__Task instructions__
Below are records to be output exactly, every one of them.

__Entries with model source code__

--------

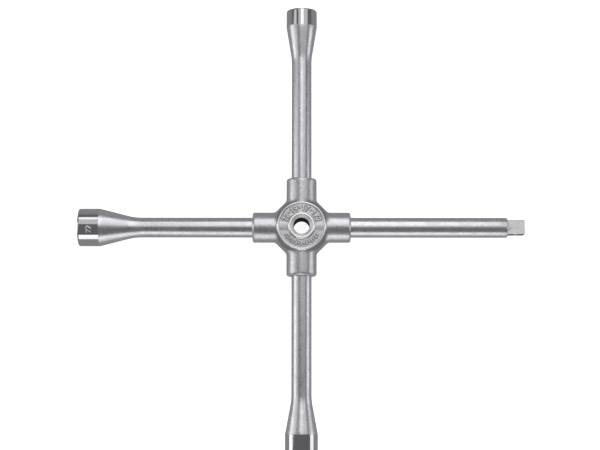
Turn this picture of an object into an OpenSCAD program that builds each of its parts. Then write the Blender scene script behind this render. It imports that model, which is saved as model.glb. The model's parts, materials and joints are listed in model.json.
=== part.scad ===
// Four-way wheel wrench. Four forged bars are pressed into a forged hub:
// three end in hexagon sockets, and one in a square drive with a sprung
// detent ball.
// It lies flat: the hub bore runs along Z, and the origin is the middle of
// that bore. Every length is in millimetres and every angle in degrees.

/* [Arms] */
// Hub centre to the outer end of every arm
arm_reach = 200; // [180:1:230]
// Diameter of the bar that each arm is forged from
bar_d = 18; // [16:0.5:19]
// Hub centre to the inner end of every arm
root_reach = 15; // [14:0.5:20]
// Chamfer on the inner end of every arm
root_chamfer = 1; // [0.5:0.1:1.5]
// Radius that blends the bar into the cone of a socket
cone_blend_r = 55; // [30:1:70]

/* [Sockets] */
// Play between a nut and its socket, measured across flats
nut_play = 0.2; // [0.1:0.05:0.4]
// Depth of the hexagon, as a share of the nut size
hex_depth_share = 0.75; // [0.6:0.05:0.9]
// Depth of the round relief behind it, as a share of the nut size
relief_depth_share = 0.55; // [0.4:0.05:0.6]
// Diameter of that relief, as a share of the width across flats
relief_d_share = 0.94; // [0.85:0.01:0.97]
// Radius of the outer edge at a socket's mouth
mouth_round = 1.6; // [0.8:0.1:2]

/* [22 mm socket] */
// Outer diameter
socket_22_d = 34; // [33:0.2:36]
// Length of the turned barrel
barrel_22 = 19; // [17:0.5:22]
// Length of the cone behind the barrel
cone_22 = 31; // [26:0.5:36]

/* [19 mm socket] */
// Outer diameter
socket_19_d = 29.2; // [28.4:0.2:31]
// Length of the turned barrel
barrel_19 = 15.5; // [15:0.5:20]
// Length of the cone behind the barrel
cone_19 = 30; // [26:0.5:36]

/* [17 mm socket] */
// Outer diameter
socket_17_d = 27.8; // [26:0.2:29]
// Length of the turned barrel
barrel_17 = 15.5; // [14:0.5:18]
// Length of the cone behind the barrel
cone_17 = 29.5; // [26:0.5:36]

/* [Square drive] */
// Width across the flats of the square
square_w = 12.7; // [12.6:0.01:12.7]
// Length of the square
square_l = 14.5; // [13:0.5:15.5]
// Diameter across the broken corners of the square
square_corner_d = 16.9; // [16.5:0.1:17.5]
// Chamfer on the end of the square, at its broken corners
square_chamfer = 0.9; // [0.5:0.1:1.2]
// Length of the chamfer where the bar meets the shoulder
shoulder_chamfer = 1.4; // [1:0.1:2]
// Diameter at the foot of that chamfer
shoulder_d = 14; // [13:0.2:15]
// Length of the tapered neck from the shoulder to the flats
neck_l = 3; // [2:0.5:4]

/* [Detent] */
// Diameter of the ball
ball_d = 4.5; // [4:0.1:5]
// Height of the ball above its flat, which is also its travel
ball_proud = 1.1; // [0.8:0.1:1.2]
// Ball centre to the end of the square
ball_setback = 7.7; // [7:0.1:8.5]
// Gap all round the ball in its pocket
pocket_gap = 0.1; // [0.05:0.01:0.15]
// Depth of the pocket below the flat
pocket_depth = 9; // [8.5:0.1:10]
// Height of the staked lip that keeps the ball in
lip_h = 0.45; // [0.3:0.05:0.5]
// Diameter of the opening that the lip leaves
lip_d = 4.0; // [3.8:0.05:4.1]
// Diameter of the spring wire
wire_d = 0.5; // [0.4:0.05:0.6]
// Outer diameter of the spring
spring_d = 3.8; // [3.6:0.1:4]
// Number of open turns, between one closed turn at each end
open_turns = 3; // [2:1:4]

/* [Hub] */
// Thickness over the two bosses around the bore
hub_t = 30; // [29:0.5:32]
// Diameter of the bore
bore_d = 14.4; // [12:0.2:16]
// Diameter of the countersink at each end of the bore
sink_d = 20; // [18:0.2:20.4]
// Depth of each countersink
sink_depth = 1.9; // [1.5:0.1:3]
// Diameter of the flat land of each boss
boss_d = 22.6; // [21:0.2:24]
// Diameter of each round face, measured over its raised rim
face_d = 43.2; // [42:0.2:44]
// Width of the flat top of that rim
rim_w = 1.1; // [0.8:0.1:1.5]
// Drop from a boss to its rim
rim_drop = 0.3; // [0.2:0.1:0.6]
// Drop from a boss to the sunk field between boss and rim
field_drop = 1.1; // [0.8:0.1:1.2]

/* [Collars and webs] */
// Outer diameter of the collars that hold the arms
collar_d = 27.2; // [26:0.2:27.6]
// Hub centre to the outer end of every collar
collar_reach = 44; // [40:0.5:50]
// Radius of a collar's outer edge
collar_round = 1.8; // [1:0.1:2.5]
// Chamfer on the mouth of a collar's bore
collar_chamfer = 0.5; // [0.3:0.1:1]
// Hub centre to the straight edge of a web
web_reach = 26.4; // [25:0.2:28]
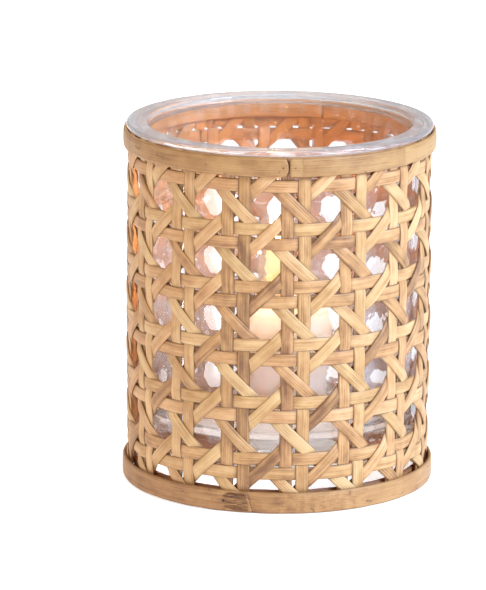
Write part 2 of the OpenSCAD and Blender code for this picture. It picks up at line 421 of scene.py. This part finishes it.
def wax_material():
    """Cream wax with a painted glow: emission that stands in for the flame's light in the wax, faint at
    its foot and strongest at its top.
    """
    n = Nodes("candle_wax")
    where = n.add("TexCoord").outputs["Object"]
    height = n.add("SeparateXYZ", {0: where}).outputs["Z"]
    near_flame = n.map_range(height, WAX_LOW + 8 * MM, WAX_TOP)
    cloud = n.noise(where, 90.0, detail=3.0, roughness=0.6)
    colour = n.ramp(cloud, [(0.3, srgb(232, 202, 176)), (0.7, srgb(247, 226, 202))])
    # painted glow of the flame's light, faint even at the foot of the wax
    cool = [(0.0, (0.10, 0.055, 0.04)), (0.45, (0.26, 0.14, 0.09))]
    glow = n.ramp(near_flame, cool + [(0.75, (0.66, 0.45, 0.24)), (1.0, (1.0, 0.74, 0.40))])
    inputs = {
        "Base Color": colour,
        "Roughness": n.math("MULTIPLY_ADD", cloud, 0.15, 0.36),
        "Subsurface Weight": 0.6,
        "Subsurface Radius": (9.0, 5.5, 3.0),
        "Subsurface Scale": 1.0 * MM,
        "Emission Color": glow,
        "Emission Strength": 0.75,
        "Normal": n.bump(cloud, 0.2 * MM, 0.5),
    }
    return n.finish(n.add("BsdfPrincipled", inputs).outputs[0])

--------

__Task answer__
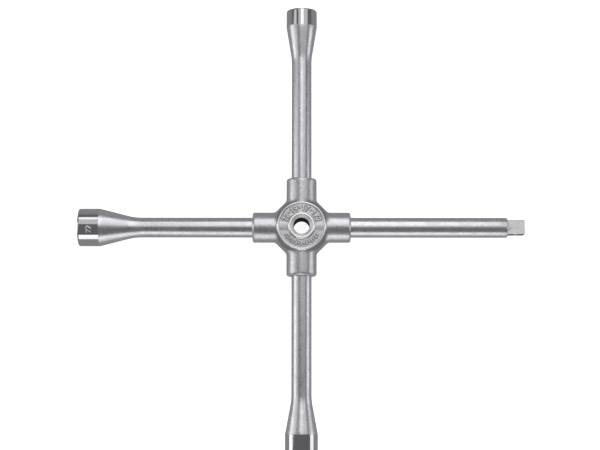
Turn this picture of an object into an OpenSCAD program that builds each of its parts. Then write the Blender scene script behind this render. It imports that model, which is saved as model.glb. The model's parts, materials and joints are listed in model.json.
=== part.scad ===
// Four-way wheel wrench. Four forged bars are pressed into a forged hub:
// three end in hexagon sockets, and one in a square drive with a sprung
// detent ball.
// It lies flat: the hub bore runs along Z, and the origin is the middle of
// that bore. Every length is in millimetres and every angle in degrees.

/* [Arms] */
// Hub centre to the outer end of every arm
arm_reach = 200; // [180:1:230]
// Diameter of the bar that each arm is forged from
bar_d = 18; // [16:0.5:19]
// Hub centre to the inner end of every arm
root_reach = 15; // [14:0.5:20]
// Chamfer on the inner end of every arm
root_chamfer = 1; // [0.5:0.1:1.5]
// Radius that blends the bar into the cone of a socket
cone_blend_r = 55; // [30:1:70]

/* [Sockets] */
// Play between a nut and its socket, measured across flats
nut_play = 0.2; // [0.1:0.05:0.4]
// Depth of the hexagon, as a share of the nut size
hex_depth_share = 0.75; // [0.6:0.05:0.9]
// Depth of the round relief behind it, as a share of the nut size
relief_depth_share = 0.55; // [0.4:0.05:0.6]
// Diameter of that relief, as a share of the width across flats
relief_d_share = 0.94; // [0.85:0.01:0.97]
// Radius of the outer edge at a socket's mouth
mouth_round = 1.6; // [0.8:0.1:2]

/* [22 mm socket] */
// Outer diameter
socket_22_d = 34; // [33:0.2:36]
// Length of the turned barrel
barrel_22 = 19; // [17:0.5:22]
// Length of the cone behind the barrel
cone_22 = 31; // [26:0.5:36]

/* [19 mm socket] */
// Outer diameter
socket_19_d = 29.2; // [28.4:0.2:31]
// Length of the turned barrel
barrel_19 = 15.5; // [15:0.5:20]
// Length of the cone behind the barrel
cone_19 = 30; // [26:0.5:36]

/* [17 mm socket] */
// Outer diameter
socket_17_d = 27.8; // [26:0.2:29]
// Length of the turned barrel
barrel_17 = 15.5; // [14:0.5:18]
// Length of the cone behind the barrel
cone_17 = 29.5; // [26:0.5:36]

/* [Square drive] */
// Width across the flats of the square
square_w = 12.7; // [12.6:0.01:12.7]
// Length of the square
square_l = 14.5; // [13:0.5:15.5]
// Diameter across the broken corners of the square
square_corner_d = 16.9; // [16.5:0.1:17.5]
// Chamfer on the end of the square, at its broken corners
square_chamfer = 0.9; // [0.5:0.1:1.2]
// Length of the chamfer where the bar meets the shoulder
shoulder_chamfer = 1.4; // [1:0.1:2]
// Diameter at the foot of that chamfer
shoulder_d = 14; // [13:0.2:15]
// Length of the tapered neck from the shoulder to the flats
neck_l = 3; // [2:0.5:4]

/* [Detent] */
// Diameter of the ball
ball_d = 4.5; // [4:0.1:5]
// Height of the ball above its flat, which is also its travel
ball_proud = 1.1; // [0.8:0.1:1.2]
// Ball centre to the end of the square
ball_setback = 7.7; // [7:0.1:8.5]
// Gap all round the ball in its pocket
pocket_gap = 0.1; // [0.05:0.01:0.15]
// Depth of the pocket below the flat
pocket_depth = 9; // [8.5:0.1:10]
// Height of the staked lip that keeps the ball in
lip_h = 0.45; // [0.3:0.05:0.5]
// Diameter of the opening that the lip leaves
lip_d = 4.0; // [3.8:0.05:4.1]
// Diameter of the spring wire
wire_d = 0.5; // [0.4:0.05:0.6]
// Outer diameter of the spring
spring_d = 3.8; // [3.6:0.1:4]
// Number of open turns, between one closed turn at each end
open_turns = 3; // [2:1:4]

/* [Hub] */
// Thickness over the two bosses around the bore
hub_t = 30; // [29:0.5:32]
// Diameter of the bore
bore_d = 14.4; // [12:0.2:16]
// Diameter of the countersink at each end of the bore
sink_d = 20; // [18:0.2:20.4]
// Depth of each countersink
sink_depth = 1.9; // [1.5:0.1:3]
// Diameter of the flat land of each boss
boss_d = 22.6; // [21:0.2:24]
// Diameter of each round face, measured over its raised rim
face_d = 43.2; // [42:0.2:44]
// Width of the flat top of that rim
rim_w = 1.1; // [0.8:0.1:1.5]
// Drop from a boss to its rim
rim_drop = 0.3; // [0.2:0.1:0.6]
// Drop from a boss to the sunk field between boss and rim
field_drop = 1.1; // [0.8:0.1:1.2]

/* [Collars and webs] */
// Outer diameter of the collars that hold the arms
collar_d = 27.2; // [26:0.2:27.6]
// Hub centre to the outer end of every collar
collar_reach = 44; // [40:0.5:50]
// Radius of a collar's outer edge
collar_round = 1.8; // [1:0.1:2.5]
// Chamfer on the mouth of a collar's bore
collar_chamfer = 0.5; // [0.3:0.1:1]
// Hub centre to the straight edge of a web
web_reach = 26.4; // [25:0.2:28]
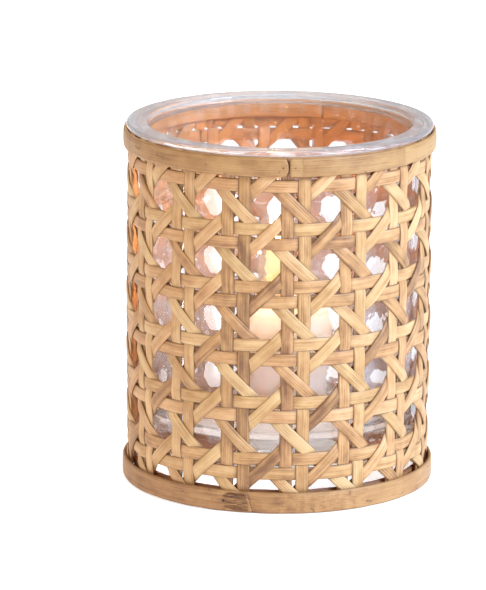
Write part 2 of the OpenSCAD and Blender code for this picture. It picks up at line 421 of scene.py. This part finishes it.
def wax_material():
    """Cream wax with a painted glow: emission that stands in for the flame's light in the wax, faint at
    its foot and strongest at its top.
    """
    n = Nodes("candle_wax")
    where = n.add("TexCoord").outputs["Object"]
    height = n.add("SeparateXYZ", {0: where}).outputs["Z"]
    near_flame = n.map_range(height, WAX_LOW + 8 * MM, WAX_TOP)
    cloud = n.noise(where, 90.0, detail=3.0, roughness=0.6)
    colour = n.ramp(cloud, [(0.3, srgb(232, 202, 176)), (0.7, srgb(247, 226, 202))])
    # painted glow of the flame's light, faint even at the foot of the wax
    cool = [(0.0, (0.10, 0.055, 0.04)), (0.45, (0.26, 0.14, 0.09))]
    glow = n.ramp(near_flame, cool + [(0.75, (0.66, 0.45, 0.24)), (1.0, (1.0, 0.74, 0.40))])
    inputs = {
        "Base Color": colour,
        "Roughness": n.math("MULTIPLY_ADD", cloud, 0.15, 0.36),
        "Subsurface Weight": 0.6,
        "Subsurface Radius": (9.0, 5.5, 3.0),
        "Subsurface Scale": 1.0 * MM,
        "Emission Color": glow,
        "Emission Strength": 0.75,
        "Normal": n.bump(cloud, 0.2 * MM, 0.5),
    }
    return n.finish(n.add("BsdfPrincipled", inputs).outputs[0])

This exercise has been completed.